You are an angel!  From what I've read online, two of the three main roads reopened today, and it was more about a very intense period of rain the the past couple of days rather than the continued rain for the past few weeks.  I'll still be glad to hear boots on the ground confirm that - thank you!!


----------



## Luanne (Jan 13, 2020)

Don't know about the Big Island but I was on the phone with someone on Maui yesterday and she was telling me about how unusual the weather had been. She was talking about three days of intense wind, where people were barely able to stand upright in some parts of the island, and then rain.  We're going there end of February and are hoping things have calmed down by then. We have been on Maui when there has been strange weather.


----------



## DebBrown (Jan 13, 2020)

Now I'm getting worried.  Is the weather on Kauai crazy?  We're headed there soon.


----------



## Luanne (Jan 13, 2020)

DebBrown said:


> Now I'm getting worried.  Is the weather on Kauai crazy?  We're headed there soon.


A friend just posted a picture of them on Kauai.  Looks like they were getting the same stuff as Maui.  But, when I looked up the weather forecast for Maui by the end of this week it was supposed to be in the 80's.  Sounds like it's getting back to normal.


----------



## slip (Jan 14, 2020)

Luanne said:


> Don't know about the Big Island but I was on the phone with someone on Maui yesterday and she was telling me about how unusual the weather had been. She was talking about three days of intense wind, where people were barely able to stand upright in some parts of the island, and then rain.  We're going there end of February and are hoping things have calmed down by then. We have been on Maui when there has been strange weather.



Yes, all the islands have been going through this and it is going to be about a two week period in all. I heard it’s supposed to break this weekend.

I have been talking to some locals here on Oahu and they are all saying that they don’t remember a winner like this. Very wet and very windy.

The weather person here on Oahu is calling for sunny weather starting Saturday.


----------



## geist1223 (Jan 14, 2020)

When I lived on Oahu in the early 1960's it was not unusual for there to be a couple weeks of rain.


----------



## Synergy (Jan 14, 2020)

From everything I've been reading - and boy, I've been reading a lot! - the past several weeks have just been a little more constant and a little heavier than usual, but it's not a particularly rare occurrence.  What is rare is the *30 inches* of rain they just got in two days.  Barring a repeat performance, we might be in for more rain, but shouldn't be facing any real risk of getting stuck on one side of the island or the other. 

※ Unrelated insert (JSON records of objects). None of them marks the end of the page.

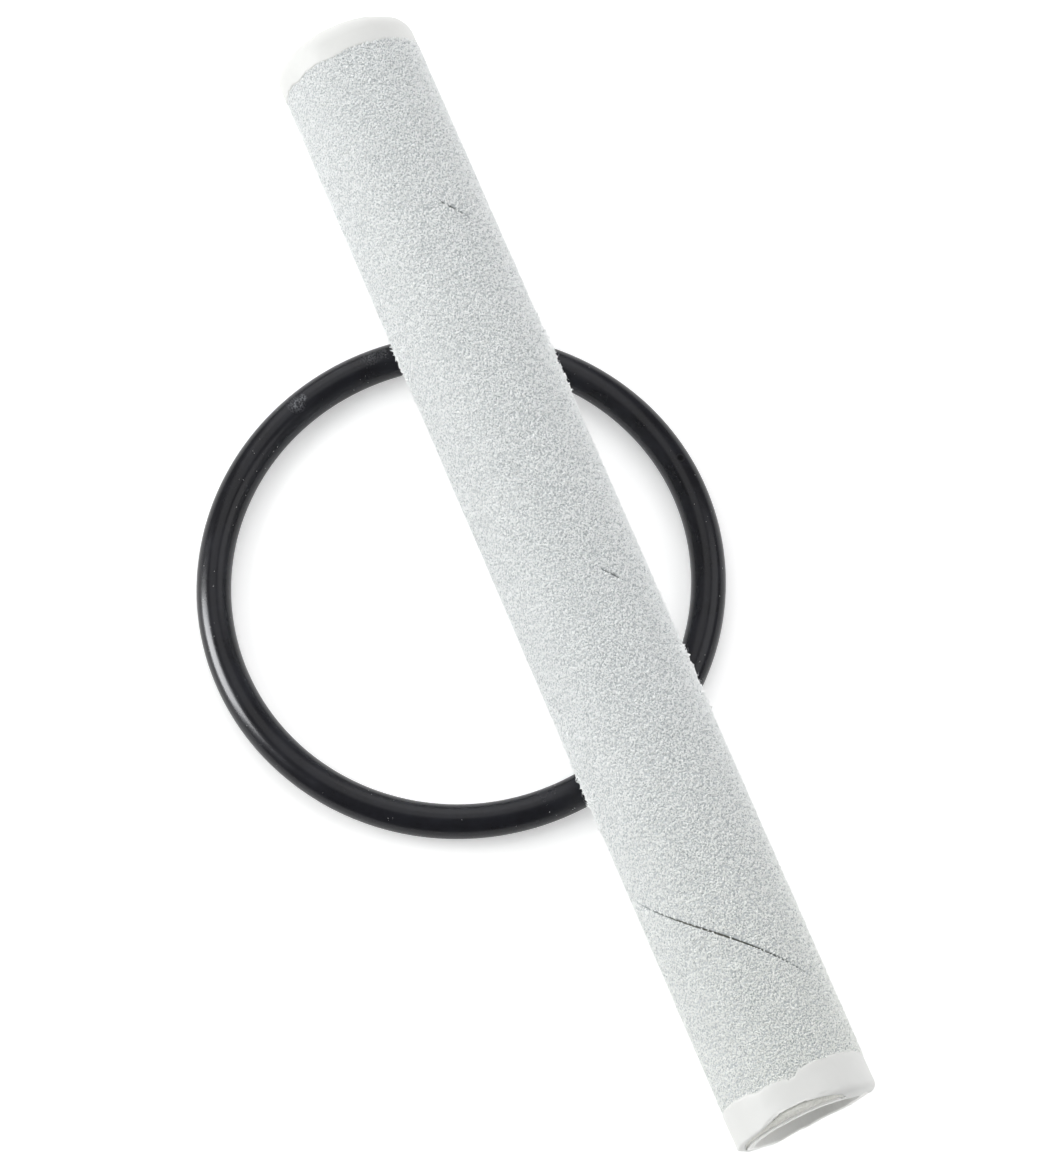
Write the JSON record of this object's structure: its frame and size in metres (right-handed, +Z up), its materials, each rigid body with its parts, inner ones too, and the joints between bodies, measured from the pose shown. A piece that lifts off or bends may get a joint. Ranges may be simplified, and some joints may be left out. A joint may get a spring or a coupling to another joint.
{
  "type": "tubular swim float with rubber ring",
  "caption": "Hollow round float bar, wound from plies, foam and a helical napped cover with dipped ends, lying across a moulded rubber ring.",
  "frame": {"origin": "on the floor, at the bar's mid-length in X and at the ring's centre line in Y, which is the bottom centre of the bounding box", "axes": "+X along the bar towards its open end with the wider band, +Y towards the side of the ring that the bar lies over, +Z up"},
  "size_m": [0.3, 0.1316, 0.0458],
  "materials": {
    "rubber_black": "matte, moulded",
    "nap_fabric": "short napped pile on a thin backing",
    "dip_white": "satin, dipped",
    "ply_plastic": "satin, extruded",
    "foam_grey": "matte, closed-cell foam"
  },
  "bodies": {
    "ring": {"rubber_ring": "rubber_black"},
    "bar": {"core_inner_ply": "ply_plastic", "core_outer_ply": "ply_plastic", "foam_sleeve": "foam_grey", "cover_strip": "nap_fabric", "end_band_front": "dip_white", "end_band_rear": "dip_white"}
  },
  "joints": [
    {"name": "bar_lift", "type": "slide", "parent": "ring", "child": "bar", "axis": [0, 0, 1], "range_m": [0, 0.08]}
  ]
}
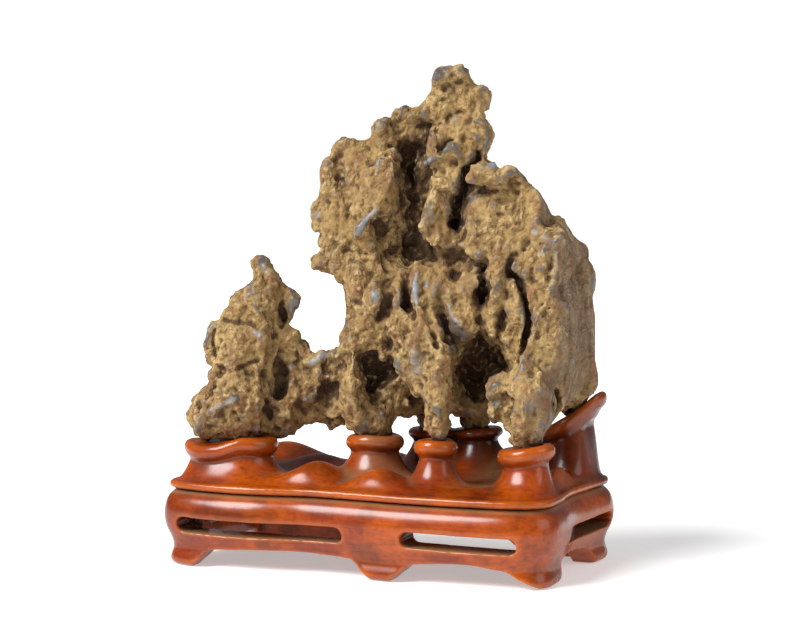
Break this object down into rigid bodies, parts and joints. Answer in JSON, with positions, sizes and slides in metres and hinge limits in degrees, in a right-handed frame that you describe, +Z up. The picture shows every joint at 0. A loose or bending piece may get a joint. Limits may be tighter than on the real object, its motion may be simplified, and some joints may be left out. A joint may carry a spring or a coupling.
{
  "type": "scholar's rock on a carved stand",
  "caption": "Upright weathered scholar's stone with a tall pierced main mass and a lower side peak, seated by its feet in a carved footed hardwood stand.",
  "frame": {"origin": "on the ground, under the middle of the object's box", "axes": "+Z up along the height of the stone, +X to the right along the stand's long front, +Y towards the back"},
  "size_m": [0.2422, 0.1372, 0.2868],
  "materials": {
    "limestone": "dull, finely pitted tan clay-coloured skin with blue-grey polish where it has been handled",
    "hardwood": "polished and waxed red-brown hardwood, dusty in the hollows"
  },
  "bodies": {
    "root": {"stone": "limestone", "stand_top": "hardwood", "stand_base": "hardwood"}
  },
  "joints": []
}
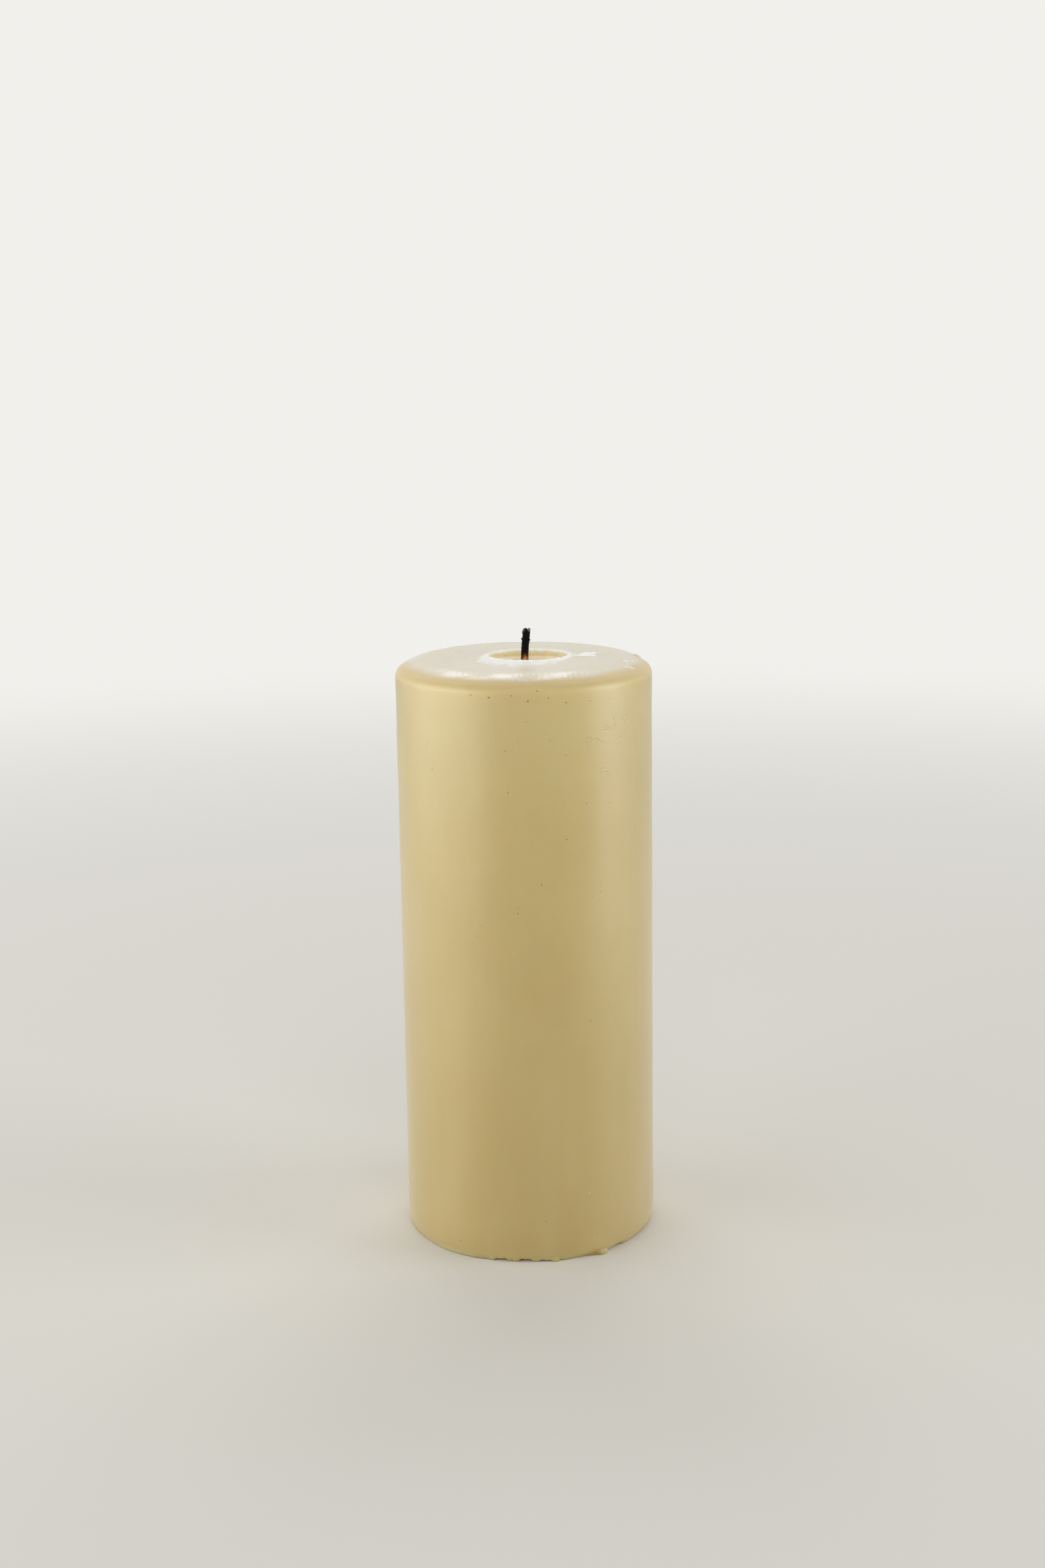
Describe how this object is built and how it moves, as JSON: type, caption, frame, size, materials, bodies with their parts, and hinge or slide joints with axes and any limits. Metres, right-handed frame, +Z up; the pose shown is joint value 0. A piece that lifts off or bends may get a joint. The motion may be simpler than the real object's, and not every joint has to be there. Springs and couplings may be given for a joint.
{
  "type": "melted candle",
  "caption": "Ivory pillar candle with a rounded shoulder, a small melt crater round its charred wick, and a chipped, slightly spread foot on a flat base.",
  "frame": {"origin": "centre of the flat base", "axes": "+Z up along the candle, -Y towards the side with the broken foot"},
  "size_m": [0.06, 0.06, 0.1448],
  "materials": {
    "paraffin_wax": "satin",
    "charred_cotton": "matte"
  },
  "bodies": {
    "root": {"wax_body": "paraffin_wax", "wick": "charred_cotton"}
  },
  "joints": []
}
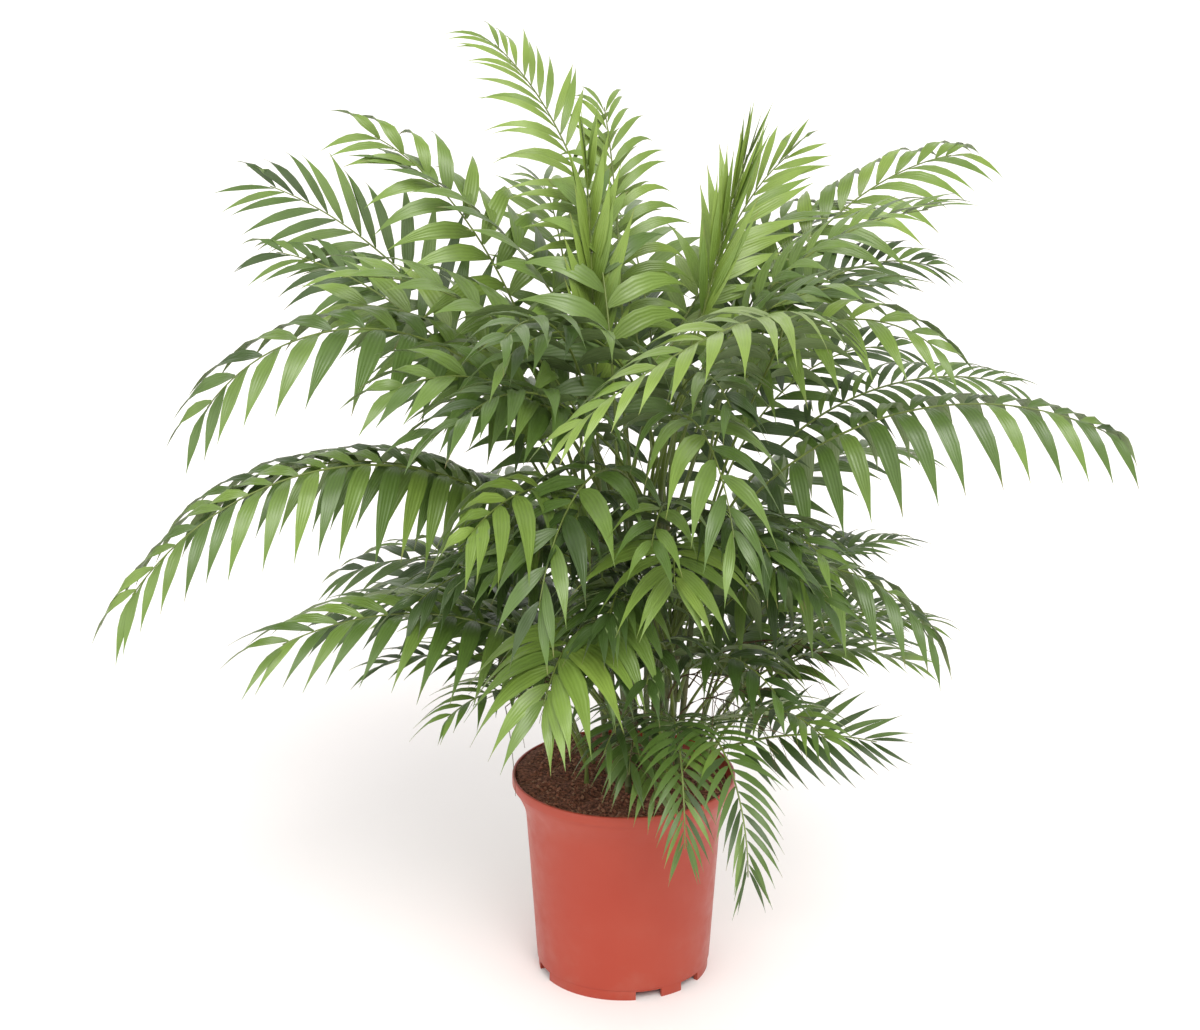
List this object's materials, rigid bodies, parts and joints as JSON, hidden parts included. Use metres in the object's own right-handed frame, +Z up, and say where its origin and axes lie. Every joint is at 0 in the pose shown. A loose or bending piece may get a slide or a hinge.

Still looking forward to the on-site report, of course.


----------



## Tamaradarann (Jan 14, 2020)

Synergy said:


> From everything I've been reading - and boy, I've been reading a lot! - the past several weeks have just been a little more constant and a little heavier than usual, but it's not a particularly rare occurrence.  What is rare is the *30 inches* of rain they just got in two days.  Barring a repeat performance, we might be in for more rain, but shouldn't be facing any real risk of getting stuck on one side of the island or the other.
> 
> Still looking forward to the on-site report, of course.





geist1223 said:


> When I lived on Oahu in the early 1960's it was not unusual for there to be a couple weeks of rain.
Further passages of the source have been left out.